Fe/Au galvanic nanocells to generate self-sustained Fenton reactions without additives at neutral pH

Abstract

The generation of reactive oxygen species (ROS) via the Fenton reaction has received significant attention for widespread applications. This reaction can be triggered by zero-valent metal nanoparticles by converting externally added H₂O₂ into hydroxyl radicals (˙OH) in acidic media. To avoid the addition of external additives or energy supply, developing self-sustained catalytic systems enabling onsite production of H₂O₂ at a neutral pH is crucial.

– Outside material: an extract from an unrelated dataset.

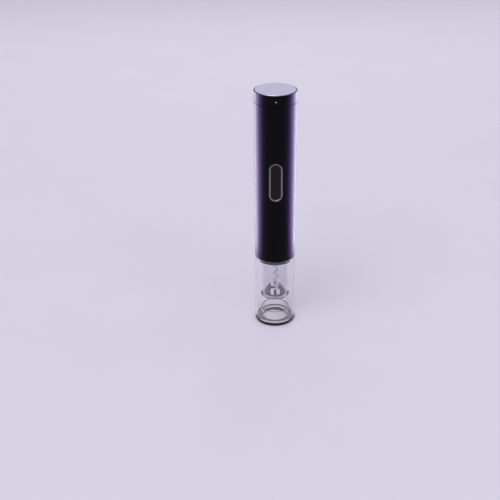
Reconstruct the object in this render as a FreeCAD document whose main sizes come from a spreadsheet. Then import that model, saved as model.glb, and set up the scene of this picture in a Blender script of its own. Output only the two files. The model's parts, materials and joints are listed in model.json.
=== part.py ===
import FreeCAD, Part
import math
import os
import re
import Sketcher

# An electric wine opener that stands on its clear lower sleeve.
# Z is up, the origin is the centre of the ring it stands on, the front (button side) faces -Y.
# The worm hangs from a carriage that a slotted tube turns inside a fixed threaded sleeve.

SIZES = (
    # outline
    ("body_radius", 24), ("body_foot_radius", 23.6), ("overall_height", 288),
    ("body_bottom", 86.6), ("body_top", 275), ("shell_bore_radius", 21.9),
    # clear sleeve and the ring it stands on
    ("sleeve_radius", 23.5), ("sleeve_bore_radius", 21.7), ("spigot_radius", 21.8),
    ("spigot_bore_radius", 20.2), ("spigot_top", 94.6), ("web_bottom", 4), ("web_top", 5.6),
    ("neck_radius", 15.25), ("neck_wall_radius", 16.8), ("neck_top", 16.2),
    ("base_round", 3), ("neck_round", 0.7), ("spigot_step", 1.6), ("spigot_slope", 2),
    ("shell_chamfer", 0.35),
    # cork chamber
    ("lip_bottom", 33.6), ("lip_top", 35.2), ("lip_radius", 17), ("lip_bore_radius", 12.4),
    ("guide_radius", 14.7), ("guide_bore_radius", 13.3), ("guide_top", 84.6),
    ("gripper_seat", 34.8), ("gripper_floor", 36.2), ("gripper_top", 44),
    ("gripper_radius", 13.2), ("prong_inner_radius", 9), ("prong_thickness", 1.1),
    ("prong_width", 3.4), ("prong_inset", 0.15), ("prong_root", 0.5), ("tooth_size", 1.4),
    ("tooth_reach", 0.6), ("tooth_width", 0.9), ("tooth_drop", 1),
    ("lip_round", 0.5), ("lip_slope", 2),
    # nose plate
    ("boss_bottom", 79.6), ("boss_radius", 16), ("plate_bottom", 87.5), ("plate_top", 91),
    ("plate_radius", 20.1), ("worm_hole_radius", 5.4), ("boss_round", 0.6),
    ("window_circle", 17.9), ("window_radius", 1.4),
    ("board_bottom", 92.2), ("board_thickness", 1), ("board_inner_radius", 15.6),
    ("board_outer_radius", 20), ("lamp_width", 2.8), ("lamp_height", 1.1),
    # screws
    ("screw_radius", 0.9), ("head_radius", 1.8), ("head_height", 1.2), ("screw_gap", 0.1),
    ("side_screw_height", 89.25), ("side_screw_length", 5), ("side_head_depth", 0.9),
    ("nose_screw_circle", 12.2), ("nose_screw_top", 94.2),
    # threaded sleeve
    ("thread_radius", 12), ("thread_bore_radius", 8.8), ("foot_flange_radius", 15),
    ("foot_flange_top", 94.5), ("collar_radius", 14), ("collar_low", 98), ("collar_mid", 99.9),
    ("collar_high", 102.1), ("collar_end", 104), ("head_flange_bottom", 147),
    ("head_flange_top", 150), ("gearbox_radius", 18),
    ("lead", 9), ("turns", 5), ("groove_width", 2.5), ("groove_radius", 10.4),
    # slotted tube, carriage and worm
    ("washer_thickness", 1), ("washer_bore_radius", 5.6), ("tube_radius", 8.5),
    ("tube_bore_radius", 6.6), ("tube_bottom", 92), ("tube_ceiling", 146.8),
    ("tube_top", 149.8), ("slot_width", 2.4), ("slot_bottom", 93.4), ("slot_top", 141.2),
    ("pin_height", 139.8), ("pin_radius", 1), ("pin_reach", 10.1),
    ("carriage_radius", 6.4), ("carriage_bottom", 138), ("carriage_top", 146.2),
    ("worm_coil_radius", 2.85), ("worm_wire_radius", 1.35), ("worm_tip_height", 39.5),
    ("worm_turns", 10), ("shank_radius", 3.2), ("shank_bottom", 128),
    ("shank_top", 138), ("tang_radius", 2.2), ("tang_top", 144.5), ("worm_point", 3.6),
    ("worm_tip_radius", 0.1),
    # gear train: two identical planetary stages
    ("gear_module", 0.6), ("sun_teeth", 12), ("planet_teeth", 18), ("ring_teeth", 48),
    ("pressure_angle", 20), ("tooth_height", 0.85), ("tooth_depth", 1.15), ("tooth_slack", 0.07),
    ("planet_circle", 9), ("ring_top", 166), ("carrier_radius", 12.6),
    ("planet_pin_radius", 1.2), ("planet_bore_radius", 1.28), ("hex_width", 7.6),
    ("hex_gap", 0.1), ("hex_bottom", 147),
    ("second_plate_bottom", 150.4), ("second_plate_top", 152.4), ("second_gear_bottom", 152.8),
    ("second_gear_top", 157.4), ("first_plate_bottom", 158), ("first_plate_top", 160),
    ("first_gear_bottom", 160.4), ("first_gear_top", 165), ("pinion_bottom", 160.6),
    # motor
    ("motor_plate_top", 169), ("gear_screw_circle", 16.5), ("shaft_radius", 1.15),
    ("shaft_gap", 0.25), ("motor_radius", 13.85), ("motor_bore_radius", 12.9),
    ("motor_nose_radius", 5), ("motor_floor", 170), ("can_top", 203.5), ("motor_top", 207),
    ("motor_cap_radius", 13.6), ("magnet_inner_radius", 10.2), ("magnet_bottom", 174),
    ("magnet_top", 200), ("magnet_slit", 5),
    ("core_radius", 9.7), ("core_bottom", 175), ("core_top", 197),
    ("core_slot", 1.6), ("core_hub_radius", 4.6), ("motor_screw_circle", 8),
    ("motor_screw_length", 3.4), ("commutator_radius", 2.6), ("commutator_bottom", 198.5),
    ("commutator_top", 202.5), ("shaft_top", 206.2), ("can_round", 0.8),
    ("terminal_thickness", 0.6), ("terminal_width", 2.4), ("terminal_rise", 1.5),
    # inner frame
    ("frame_radius", 21.7), ("frame_bore_radius", 20.2), ("frame_bottom", 94.8),
    ("frame_top", 208), ("rib_thickness", 2), ("rib_gap", 0.1), ("low_rib", 100),
    ("motor_rib", 192), ("frame_boss_radius", 2.5), ("frame_boss_x", 17.5),
    ("frame_boss_depth", 8), ("frame_screw_seat", 4), ("frame_screw_length", 9),
    ("low_boss_height", 118), ("high_boss_height", 180), ("frame_window_width", 19),
    ("frame_window_bottom", 161), ("frame_window_top", 210),
    ("post_radius", 2.2), ("post_x", 16.3), ("post_y", 3.2), ("post_bottom", 196),
    ("shelf_inner_radius", 19.6), ("shelf_bottom", 208.1), ("shelf_top", 210),
    # button
    ("button_centre", 187.25), ("bezel_width", 15.2), ("bezel_height", 45.7),
    ("bezel_opening_width", 11.4), ("bezel_opening_height", 41.9), ("flange_extra", 2.6),
    ("flange_thickness", 1), ("rocker_gap", 0.25), ("rocker_radius", 23.85),
    ("rocker_back", 20.9), ("pivot_depth", 21.7), ("pivot_radius", 0.9), ("pivot_reach", 6.8),
    ("pivot_gap", 0.1), ("press_offset", 10), ("nub_radius", 1.2), ("nub_depth", 20.2),
    ("dish_depth", 0.5), ("dish_radius", 60),
    ("switch_board_front", 17), ("switch_board_thickness", 1.4), ("switch_board_width", 16),
    ("switch_board_bottom", 170), ("switch_board_top", 206), ("rail_width", 2.2),
    ("rail_depth", 3.8), ("rail_length", 26), ("rail_lift", 2), ("rail_gap", 0.05),
    ("rail_front", 1.6),
    ("tab_width", 1.5), ("tab_thickness", 0.7), ("tab_overlap", 0.5), ("switch_width", 6),
    ("switch_depth", 2), ("plunger_radius", 1.7), ("plunger_back", 18.2),
    ("plunger_front", 20.1), ("plunger_gap", 0.1), ("switch_floor", 0.4),
    ("chip_width", 5), ("chip_length", 6), ("chip_height", 1.5),
    # wires
    ("thick_wire_radius", 0.5), ("thin_wire_radius", 0.4), ("wire_bend", 1),
    ("wire_drop", 14.3), ("terminal_x", 7), ("lamp_wire_x", 1.2), ("lamp_wire_depth", 18.9),
    ("front_feed_x", 3.8), ("rear_feed_x", 5.6), ("front_feed_y", 11), ("rear_feed_y", 4.2),
    # battery bay
    ("holder_radius", 21.6), ("holder_floor", 212), ("holder_top", 266),
    ("flute_radius", 3.4), ("flute_circle", 22.4), ("flute_lift", 4),
    ("cell_offset", 7.7), ("cell_bore_radius", 7.3), ("cell_radius", 7.1),
    ("cell_bottom", 217.5), ("cell_length", 49.2), ("nub_height", 1.3), ("cell_nub_radius", 2.7),
    ("contact_thickness", 0.4), ("contact_width", 9), ("spring_radius", 2.6),
    ("spring_wire", 0.35), ("spring_turns", 4), ("spring_gap", 0.05), ("holder_screw_bottom", 200),
    # cap
    ("cap_bottom", 275.3), ("cap_wall", 2.1), ("cap_ceiling", 284.6), ("disc_seat", 286.2),
    ("cap_rim_top", 287.5), ("cap_rim_radius", 23.45), ("disc_radius", 23.1),
    ("disc_chamfer", 0.5), ("rim_chamfer", 0.45), ("plug_radius", 21.75), ("plug_wall", 1.6),
    ("plug_bottom", 268.4), ("plug_floor", 272.6), ("plug_floor_top", 274.4),
    ("key_width", 3), ("key_radius", 22.6), ("key_gap", 0.15),
    ("cap_foot_chamfer", 0.3), ("dot_radius", 0.85), ("dot_depth", 0.6), ("dot_height", 280.5),
)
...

Here, we present novel galvanic nanocells (GNCs) based on metallic Fe/Au bilayers on arrays of nanoporous silica nanostructures for the generation of self-sustained Fenton reactions. These GNCs exploit the large electrochemical potential difference between the Fe and Au layers to enable direct H₂O₂ production and efficient release of Fe²⁺ in water at neutral pH, thereby triggering the Fenton reaction. Additionally, the GNCs promote Fe²⁺/Fe³⁺ circulation and minimize side reactions that passivate the iron surface to enhance their reactivity. The capability to directly trigger the Fenton reaction in water at pH 7 is demonstrated by the fast degradation and mineralization of organic pollutants, by using tiny amounts of catalyst. The self-generated H₂O₂ and its transformation into ˙OH in a neutral environment provide a promising route not only in environmental remediation but also to produce therapeutic ROS and address the limitations of Fenton catalytic nanostructures.